Oleh karenanya, sudah sepatutnya daluwarsa pelaporan tindak pidana pemilu perlu dibenahi oleh pembentuk undang-undang. Apabila pembentuk undang-undang enggan untuk menyesuaikan dengan ketentuan dalam Pasal 78 KUHP, yakni daluwarsanya 6 tahun. Setidaknya, pembentuk undang-undang dapat lebih memperpanjang daluwarsa pelaporan dugaan tindak pidana pemilu menjadi lebih logis dan masuk akal.
Guna menjamin adanya keadilan dan kesamaan, dalam hal ini Penulis merekomendasikan daluwarsa pelaporan dugaan tindak pidana pemilu dapat ditambah menjadi 30 hari. Dengan jangka waktu demikian dirasa menjadi wajar dan logis bagi pelapor untuk menemukan berbagai alat bukti demi menguatkan laporannya.
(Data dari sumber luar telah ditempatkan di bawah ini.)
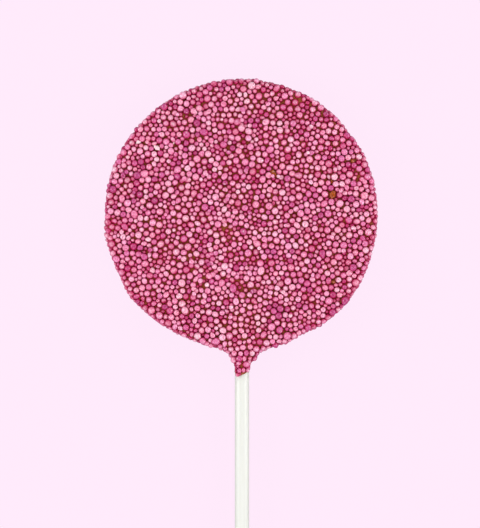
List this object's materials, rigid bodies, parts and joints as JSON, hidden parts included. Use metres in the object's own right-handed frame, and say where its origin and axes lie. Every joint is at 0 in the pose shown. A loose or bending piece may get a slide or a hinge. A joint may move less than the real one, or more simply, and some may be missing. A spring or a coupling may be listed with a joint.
{
  "type": "chocolate lollipop",
  "caption": "Round slab of milk chocolate coated all over in pink nonpareils, on a straight white stick, lying on its back.",
  "frame": {"origin": "middle of the slab's flat back, which it lies on", "axes": "+Z out of the decorated front, -Y along the stick from the slab to its free end, +X to the right as the front is seen with the stick down"},
  "size_m": [0.0773, 0.1885, 0.0083],
  "materials": {
    "coated_chocolate": "milk chocolate under matte pink sugar nonpareils, with dark chocolate-brown gaps between them",
    "white_plastic": "satin white moulded stick"
  },
  "bodies": {
    "root": {"chocolate": "coated_chocolate", "stick": "white_plastic"}
  },
  "joints": []
}
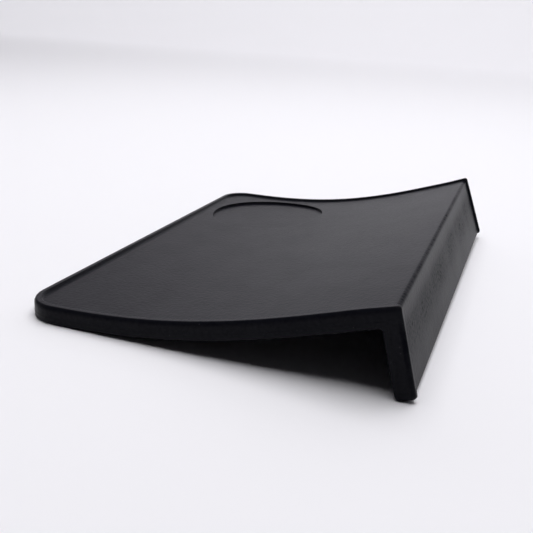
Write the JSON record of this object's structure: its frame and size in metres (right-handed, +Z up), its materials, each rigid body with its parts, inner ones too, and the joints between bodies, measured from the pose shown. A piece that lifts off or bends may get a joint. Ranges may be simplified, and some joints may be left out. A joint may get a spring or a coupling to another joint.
{
  "type": "tamping mat",
  "caption": "Flexible rubber counter mat with a raised rim, a shallow round tamper seat and a folded lip that hangs over the worktop's edge.",
  "frame": {"origin": "middle of the mat's box, on the surface it stands on", "axes": "+X from the back edge to the lip, +Y along the fold, +Z up"},
  "size_m": [0.1488, 0.2, 0.0321],
  "materials": {
    "silicone_black": "matte, finely textured"
  },
  "bodies": {
    "back_strip": {"back_strip": "silicone_black"},
    "seat_back_strip": {"seat_back_strip": "silicone_black"},
    "seat_middle_strip": {"seat_middle_strip": "silicone_black"},
    "seat_front_strip": {"seat_front_strip": "silicone_black"},
    "middle_strip": {"middle_strip": "silicone_black"},
    "rising_strip": {"rising_strip": "silicone_black"},
    "front_strip": {"front_strip": "silicone_black"},
    "counter_lip": {"counter_lip": "silicone_black"}
  },
  "joints": [
    {"name": "seat_back_flex", "type": "hinge", "parent": "back_strip", "child": "seat_back_strip", "pos_m": [-0.05644, 0, 0.003], "axis": [0, 1, 0], "range_deg": [-8.38, 2.13], "stiffness_Nm_per_rad": 0.478, "springref_deg": 2.13},
    {"name": "seat_middle_flex", "type": "hinge", "parent": "seat_back_strip", "child": "seat_middle_strip", "pos_m": [-0.03845, 0, 0.00367], "axis": [0, 1, 0], "range_deg": [-12.34, 3.14], "stiffness_Nm_per_rad": 0.478, "springref_deg": 3.14},
    {"name": "seat_front_flex", "type": "hinge", "parent": "seat_middle_strip", "child": "seat_front_strip", "pos_m": [-0.02053, 0, 0.00532], "axis": [0, 1, 0], "range_deg": [-14.89, 3.79], "stiffness_Nm_per_rad": 0.478, "springref_deg": 3.78},
    {"name": "sheet_flex", "type": "hinge", "parent": "seat_front_strip", "child": "middle_strip", "pos_m": [-0.00275, 0, 0.00815], "axis": [0, 1, 0], "range_deg": [-15, 3.81], "stiffness_Nm_per_rad": 0.478, "springref_deg": 3.81},
    {"name": "rising_flex", "type": "hinge", "parent": "middle_strip", "child": "rising_strip", "pos_m": [0.0148, 0, 0.01216], "axis": [0, 1, 0], "range_deg": [-12.66, 3.22], "stiffness_Nm_per_rad": 0.478, "springref_deg": 3.22},
    {"name": "front_flex", "type": "hinge", "parent": "rising_strip", "child": "front_strip", "pos_m": [0.03209, 0, 0.01714], "axis": [0, 1, 0], "range_deg": [-8.88, 2.26], "stiffness_Nm_per_rad": 0.371, "springref_deg": 2.26},
    {"name": "lip_flex", "type": "hinge", "parent": "front_strip", "child": "counter_lip", "pos_m": [0.0587, 0, 0.02596], "axis": [0, 1, 0], "range_deg": [-20, 10], "stiffness_Nm_per_rad": 1.2}
  ],
  "couplings": [
    {"joint": "seat_back_flex", "follows": "sheet_flex", "ratio": 0.55839},
    {"joint": "seat_middle_flex", "follows": "sheet_flex", "ratio": 0.8228},
    {"joint": "seat_front_flex", "follows": "sheet_flex", "ratio": 0.99295},
    {"joint": "rising_flex", "follows": "sheet_flex", "ratio": 0.84395},
    {"joint": "front_flex", "follows": "sheet_flex", "ratio": 0.59212}
  ]
}
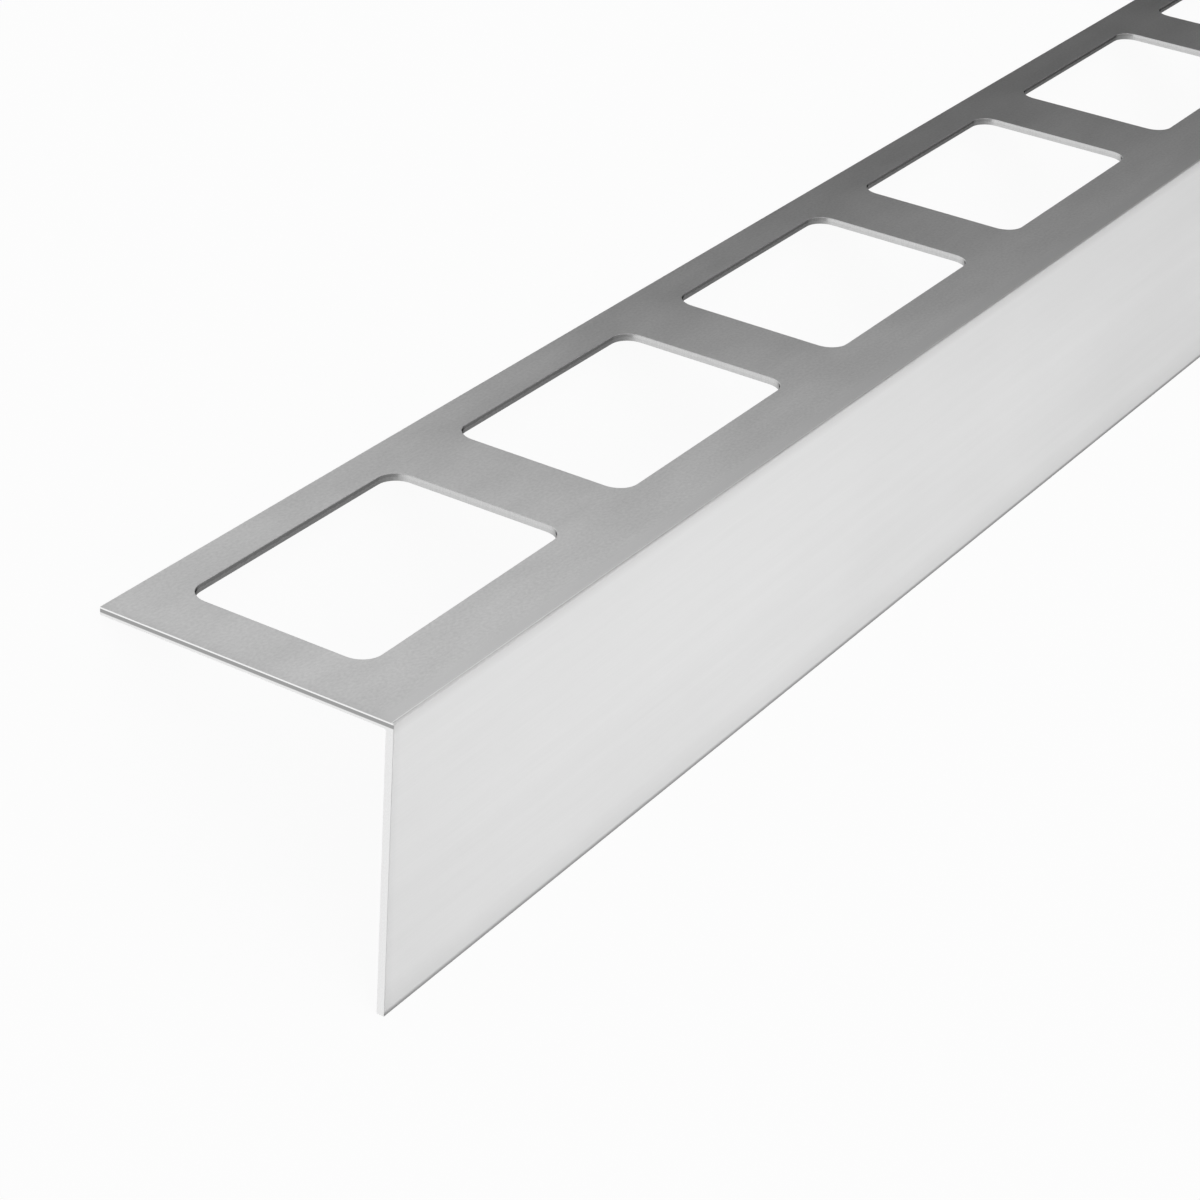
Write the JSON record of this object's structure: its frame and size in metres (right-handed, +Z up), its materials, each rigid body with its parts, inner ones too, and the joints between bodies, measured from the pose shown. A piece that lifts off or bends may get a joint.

Hal ini juga tentu tidak bertentangan dengan konsep speedy trial yang melekat dalam proses penyelenggaraan pemilu.
Dengan demikian, persoalan mengenai kurang efektifnya penegakan hukum pidana pemilu diharapkan dapat sedikit teratasi dengan adanya penambahan daluwarsa waktu pelaporan dugaan tindak pidana pemilu. Hal ini tentunya juga dapat berdampak baik terhadap iklim demokrasi Indonesia agar dapat menghasilkan calon pemimpin bangsa yang terpilih melalui cara-cara yang tidak bertentangan dengan hukum.